[
https://issues.apache.org/jira/browse/MAHOUT-155?page=com.atlassian.jira.plugin.system.issuetabpanels:comment-tabpanel&focusedCommentId=13144856#comment-13144856
]
Joe Prasanna Kumar commented on MAHOUT-155:
-------------------------------------------
After adding few more test data related to date format, I encountered some
interesting issues.
1. When the name of the attribute starts with any of the data types like say
"dateOfFirstPurchase" then the Iterator was considering this as date type and
tries to create a date out of "OfFirstPurchase". I've modified the
ARFFVectorIterable and ARFFType to fix this.
2. If there was a commma in a date / String data, then it was considered as a
data on its own. For eg, "0:08 PM, PDT" was treated as 2 strings "0:08 PM" as
one and "PDT" as the second.
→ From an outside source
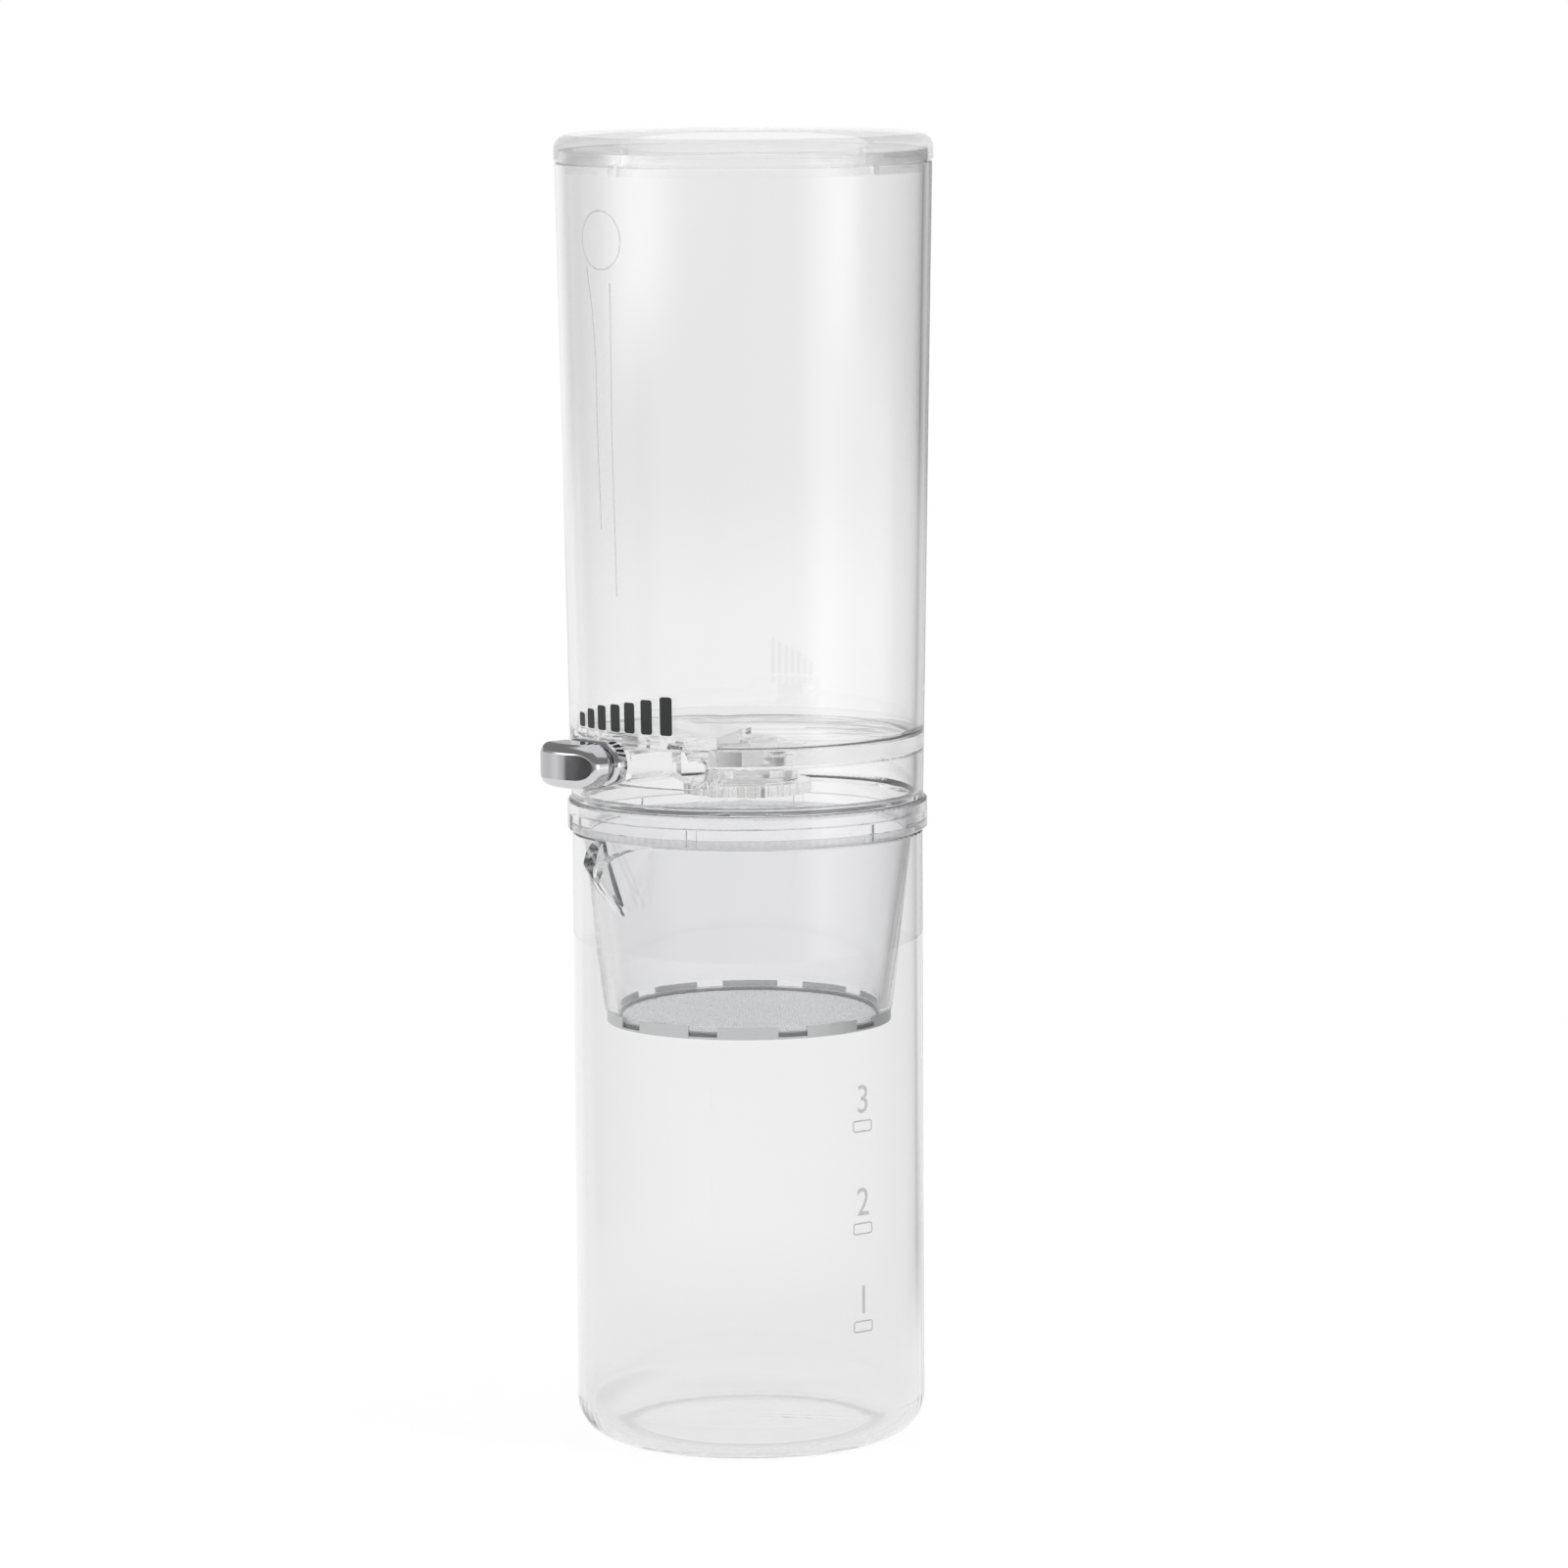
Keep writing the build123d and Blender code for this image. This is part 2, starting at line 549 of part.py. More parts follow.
def disc_spring():
    """Sprung washer under the boss; its drag holds the lever where it is set."""
    low = HUB_TOP + BORE_PLAY
    high = low + DISC_SPRING_HEIGHT
    inner = SPINDLE_R + 2 * BORE_PLAY
    return turned([
        (inner, low), (inner + 2 * DISC_SPRING_THICK, low), (DISC_SPRING_R, high - DISC_SPRING_THICK),
        (DISC_SPRING_R, high), (DISC_SPRING_R - 2 * DISC_SPRING_THICK, high),
        (inner, low + DISC_SPRING_THICK),
    ])


def drip_nozzle():
    """Round nut under the hub that ends in the drip point."""
    low = NOZZLE_BOTTOM
    high = HUB_BOTTOM
    socket_r = SPINDLE_TAIL_R + STUD_PLAY
    return turned([
        (DRIP_BORE_R, low - NOZZLE_TIP_DROP), (NOZZLE_TIP_R - NOZZLE_TIP_TAPER, low - NOZZLE_TIP_DROP),
        (NOZZLE_TIP_R, low), (NOZZLE_R, low), (NOZZLE_R, high), (socket_r, high),
        (socket_r, high - NOZZLE_SOCKET), (DRIP_BORE_R, high - NOZZLE_SOCKET),
    ], [((NOZZLE_R, low), NOZZLE_EDGE_R)])


# --- Lever and knob -------------------------------------------------------------------------

def lever_hub():
    """Ridged disc under the boss, with a collar round it."""
    collar_in = BOSS_R + HUB_PLAY
    collar_out = collar_in + HUB_COLLAR_WALL
    top = HUB_TOP + HUB_COLLAR_HEIGHT
    tail = SPINDLE_TAIL_R + STUD_PLAY
    hub = turned([
        (tail, HUB_BOTTOM), (HUB_R, HUB_BOTTOM), (HUB_R, HUB_TOP), (collar_out, HUB_TOP),
        (collar_out, top), (collar_in, top), (collar_in, HUB_TOP), (tail, HUB_TOP),
    ])
    ridge = Pos(HUB_R, 0, HUB_BOTTOM + HUB_THICK / 2) * Cylinder(RIDGE_R, HUB_THICK + MARGIN)
    for index in range(RIDGE_COUNT):
        hub -= Rot(0, 0, index * 360 / RIDGE_COUNT) * ridge
    return hub


def arm_beam():
    """Radial arm with a U section, stepped up under the hood and out through the slot."""
    root = BOSS_R + HUB_PLAY + HUB_COLLAR_WALL / 2
    step_low = FLOOR_Z - ARM_ROOT_GAP
    rise = ARM_TOP - step_low
    outline = Polyline(
        (root, HUB_TOP - MARGIN), (root, step_low - ARM_ROOT_CHAMFER), (root + ARM_ROOT_CHAMFER, step_low),
        (ARM_STEP_R, step_low),
        (ARM_STEP_R + rise / 2, ARM_TOP), (ARM_REACH, ARM_TOP), (ARM_REACH, ARM_BOTTOM),
        (ARM_STEP_R + rise, ARM_BOTTOM), (HUB_R, HUB_TOP - MARGIN), close=True)
    side = Plane.XZ.offset(-ARM_WIDTH / 2) * make_face(outline)
    beam = extrude(side, ARM_WIDTH)
    outer = beam.edges().filter_by(Axis.X).filter_by(lambda edge: edge.center().Z > ARM_BOTTOM - ARM_PLAY)
    beam = fillet(outer, ARM_EDGE_R)
    pocket_in = ARM_STEP_R + rise
    pocket_out = SKIRT_BORE_R - ARM_WALL
    return beam - block(0, pocket_in, pocket_out, ARM_WIDTH / 2 - ARM_WALL,
                        ARM_BOTTOM - MARGIN, ARM_TOP - ARM_WALL)


def lever_arm():
    """Clear lever: hub, arm and the bore that takes the knob's stud."""
    lever = lever_hub() + Rot(0, 0, LEVER_REST) * arm_beam()
    stud_start = KNOB_BACK + STUD_IN_KNOB - STUD_LENGTH
    bore = radial_plane(LEVER_REST, stud_start, SLOT_Z) * Circle(STUD_R + STUD_PLAY)
    return lever - extrude(bore, STUD_LENGTH)


def knob_slab(start, thickness, inset):
    """Pill-shaped slab of the knob between two distances from the axis."""
    pill = SlotOverall(KNOB_WIDTH - 2 * inset, KNOB_HEIGHT - 2 * inset)
    return extrude(radial_plane(LEVER_REST, start, KNOB_Z) * pill, thickness)


def lever_knob():
    """Polished pill-shaped thumb knob: flange, groove and a body with a crowned face."""
    body_back = KNOB_BACK + KNOB_FLANGE + KNOB_GROOVE
    face = KNOB_BACK + KNOB_DEPTH
    crown_r = (KNOB_WIDTH / 2) ** 2 / (2 * KNOB_CROWN)
    outward = Axis((0, 0, 0), radial_plane(LEVER_REST, 0, 0).z_dir)
    crown = Pos(face - crown_r, 0, KNOB_Z) * Rot(0, 0, 180) * Cylinder(crown_r, 2 * KNOB_HEIGHT)
    body = knob_slab(body_back, face - body_back, 0) & Rot(0, 0, LEVER_REST) * crown
    for at_face, radius in ((True, KNOB_FACE_R), (False, KNOB_EDGE_R)):
        rims = body.edges().filter_by(outward, reverse=True).filter_by(
            lambda rim: (rim.center().dot(outward.direction) > body_back + KNOB_FACE_R) == at_face)
        body = fillet(rims, radius)
    flange = knob_slab(KNOB_BACK, KNOB_FLANGE, 0)
    flange = fillet(flange.faces().sort_by(outward)[-1].edges(), KNOB_EDGE_R)
    neck = knob_slab(KNOB_BACK + MARGIN, KNOB_DEPTH / 2, KNOB_GROOVE_DEPTH + KNOB_EDGE_R)
    stud = radial_plane(LEVER_REST, KNOB_BACK - MARGIN, SLOT_Z) * Circle(STUD_R + STUD_PLAY)
    return flange + neck + body - extrude(stud, STUD_IN_KNOB + MARGIN)


def knob_stud():
    """Steel stud that joins the knob to the arm."""
    start = KNOB_BACK + STUD_IN_KNOB - STUD_LENGTH
    return extrude(radial_plane(LEVER_REST, start, SLOT_Z) * Circle(STUD_R), STUD_LENGTH)


# --- Lid ------------------------------------------------------------------------------------

def lid():
    """Flat lid: plate with a round shoulder, a skirt outside the rim and a vented plug inside."""
    under = TANK_RIM_Z
    top = under + LID_PLATE
    skirt_r = TANK_RIM_R + LID_PLAY
    plug_out = TANK_BORE_TOP_R - PLUG_PLAY
    plug_in = plug_out - PLUG_WALL
    skirt_z = TANK_LEDGE_Z + LID_SKIRT_GAP
    cover = turned([
        (0, under), (plug_in, under), (plug_in, under - PLUG_DEPTH), (plug_out, under - PLUG_DEPTH),
        (plug_out, under), (skirt_r, under), (skirt_r, skirt_z), (LID_R, skirt_z), (LID_R, top), (0, top),
    ], [((LID_R, top), LID_SHOULDER_R), ((LID_R, skirt_z), LID_SKIRT_EDGE_R)])
    for index in range(VENT_COUNT):
        azimuth = VENT_FIRST + index * 360 / VENT_COUNT
        cover -= block(azimuth, plug_in - MARGIN, plug_out + PLUG_PLAY / 2, VENT_WIDTH / 2,
                       under - PLUG_DEPTH - MARGIN, under - PLUG_DEPTH + VENT_HEIGHT)
    return cover


PARTS = {
    "carafe_glass": carafe_glass,
    "brew_basket": brew_basket,
    "basket_gasket": basket_gasket,
    "filter_ring": filter_ring,
    "filter_screen": filter_screen,
    "screen_rim": screen_rim,
    "filter_seal": filter_seal,
    "water_tank": water_tank,
    "valve_seat": valve_seat,
    "valve_spindle": valve_spindle,
    "spindle_cap": spindle_cap,
    "o_ring_lower": lambda: o_ring(o_ring_levels()[0]),
    "o_ring_upper": lambda: o_ring(o_ring_levels()[1]),
    "disc_spring": disc_spring,
    "drip_nozzle": drip_nozzle,
    "lever_arm": lever_arm,
    "lever_knob": lever_knob,
    "knob_stud": knob_stud,
    "lid": lid,
}


def main():
    """Build every piece and write it to its own file."""
    os.makedirs("parts", exist_ok=True)
    for name, make in PARTS.items():
        piece = make()
        piece.label = name
        export_step(piece, f"parts/{name}.step")


main()
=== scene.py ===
"""Looks of a cold-drip coffee tower: clear plastic tank, brew basket and lid over a glass carafe.

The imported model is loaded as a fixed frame. Its nodes keep their shapes and get their finishes
here, and the woven screen, the printed scale, the cup marks and the moulded outline are added.
Lengths in the classes are millimetres; meshes are in metres, in the frame's axes. Angles named
theta are degrees round the tower from the front, positive to the right as one faces it.
"""

import logging
import math
from dataclasses import dataclass, field
from enum import Enum

import bmesh
import bpy
from bpy.types import Material, Mesh, Node, NodeSocket, NodeTree, Object
from mathutils import Matrix, Quaternion, Vector

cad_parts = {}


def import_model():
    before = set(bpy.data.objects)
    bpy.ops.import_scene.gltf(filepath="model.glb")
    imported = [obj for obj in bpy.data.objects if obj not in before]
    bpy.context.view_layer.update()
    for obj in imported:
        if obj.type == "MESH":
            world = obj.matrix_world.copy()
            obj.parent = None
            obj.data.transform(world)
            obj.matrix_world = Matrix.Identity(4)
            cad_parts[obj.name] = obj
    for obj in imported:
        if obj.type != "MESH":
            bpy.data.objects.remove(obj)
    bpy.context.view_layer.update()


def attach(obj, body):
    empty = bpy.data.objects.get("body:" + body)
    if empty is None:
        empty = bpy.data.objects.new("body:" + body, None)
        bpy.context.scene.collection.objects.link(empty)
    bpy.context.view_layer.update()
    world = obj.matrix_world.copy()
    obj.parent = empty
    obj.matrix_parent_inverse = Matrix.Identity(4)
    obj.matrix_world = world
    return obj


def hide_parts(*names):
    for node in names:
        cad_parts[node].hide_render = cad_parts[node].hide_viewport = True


LOG = logging.getLogger("coffee_tower")
MM = 0.001


# --- Small tools ------------------------------------------------------------------------------


def linear(code: str) -> tuple[float, float, float, float]:
    """Turns an sRGB hex colour into linear values.

    Args:
        code: six hex digits, as in "C8CACC".

    Returns:
        Red, green, blue and an alpha of 1.
    """
    parts = [int(code[i:i + 2], 16) / 255 for i in (0, 2, 4)]
    red, green, blue = (c / 12.92 if c <= 0.04045 else ((c + 0.055) / 1.055) ** 2.4 for c in parts)
    return red, green, blue, 1.0


def add_node(tree: NodeTree, kind: str, values: dict | None = None,
             links: dict | None = None, **settings: object) -> Node:
    """Adds one node with its settings, values and incoming links.

    Args:
        tree: the node tree.
        kind: the node's type name.
        values: socket name or index to value.
        links: socket name or index to the output socket that feeds it.
        settings: the node's own properties.

    Returns:
        The new node.
    """
    node = tree.nodes.new(kind)
    for key, value in settings.items():
        setattr(node, key, value)
    for key, value in (values or {}).items():
        node.inputs[key].default_value = value
    for key, source in (links or {}).items():
        tree.links.new(source, node.inputs[key])
    return node


def round_the_tower(theta: float, radius: float, height: float) -> Vector:
    """Point in metres at an angle, a radius and a height in millimetres."""
    angle = math.radians(theta)
    return Vector((radius * math.sin(angle), -radius * math.cos(angle), height)) * MM


def place_mesh(name: str, mesh: Mesh, body: str, material: Material) -> Object:
    """Makes a piece of a finished mesh and lets it ride on a body.

    Args:
        name: the piece's name.
        mesh: its mesh, in place.
        body: the body that it rides on.
        material: its finish.

    Returns:
        The new object, at the origin and unturned.
    """
    mesh.materials.clear()
    mesh.materials.append(material)
    piece = bpy.data.objects.new(name, mesh)
    bpy.context.scene.collection.objects.link(piece)
    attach(piece, body)
    LOG.info("piece %s on %s: %d faces", name, body, len(mesh.polygons))
    return piece


def dress(node: str, material: Material) -> None:
    """Gives a carried-over node its finish."""
    mesh = bpy.data.objects[node].data
    mesh.materials.clear()
    mesh.materials.append(material)
    LOG.info("node %s: %s", node, material.name)


# --- Finishes ---------------------------------------------------------------------------------


def fresh_material(name: str) -> tuple[Material, NodeTree, NodeSocket]:
    """Starts a material.

    Args:
        name: the material's name.

    Returns:
        The material, its empty node tree and the socket that gives Object coordinates in it.
    """
    material = bpy.data.materials.new(name)
    material.use_nodes = True
    tree = material.node_tree
    tree.nodes.clear()
    return material, tree, add_node(tree, "ShaderNodeTexCoord").outputs["Object"]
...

In ARFFIterator, I've added modified COMMA_PATTERN
to be ",(?=([^\"]*\"[^\"]*\")*[^\"]*$)" This does a split on the comma only if
that comma has zero, or an even number of quotes in ahead of it. Credit for
this regex pattern goes to an answer in stackoverflow.
I have modified the test case for few more date formats and they all seem to
work now.
The patch has been updated in this task. After formatting the code using the
template available in
https://cwiki.apache.org/MAHOUT/how-to-contribute.data/Mahout-Eclipse-Codeformatter.xml
, the diff seems to be quite a lot.
Please test with this patch and if it all looks good maybe we can close this
issue.
Joe.
> ARFF VectorIterable
> -------------------
>
> Key: MAHOUT-155
> URL: https://issues.apache.org/jira/browse/MAHOUT-155
> Project: Mahout
> Issue Type: New Feature
> Components: Math
> Reporter: Grant Ingersoll
> Assignee: Grant Ingersoll
> Priority: Minor
> Labels: MAHOUT_INTRO_CONTRIBUTE
> Attachments: MAHOUT-155-DateTestAndFix.patch, MAHOUT-155.patch
>
>
> Convert ARFF to Vector. See http://www.cs.waikato.ac.nz/~ml/weka/arff.html
> Create a VectorIterable implementation for ARFF.
--
This message is automatically generated by JIRA.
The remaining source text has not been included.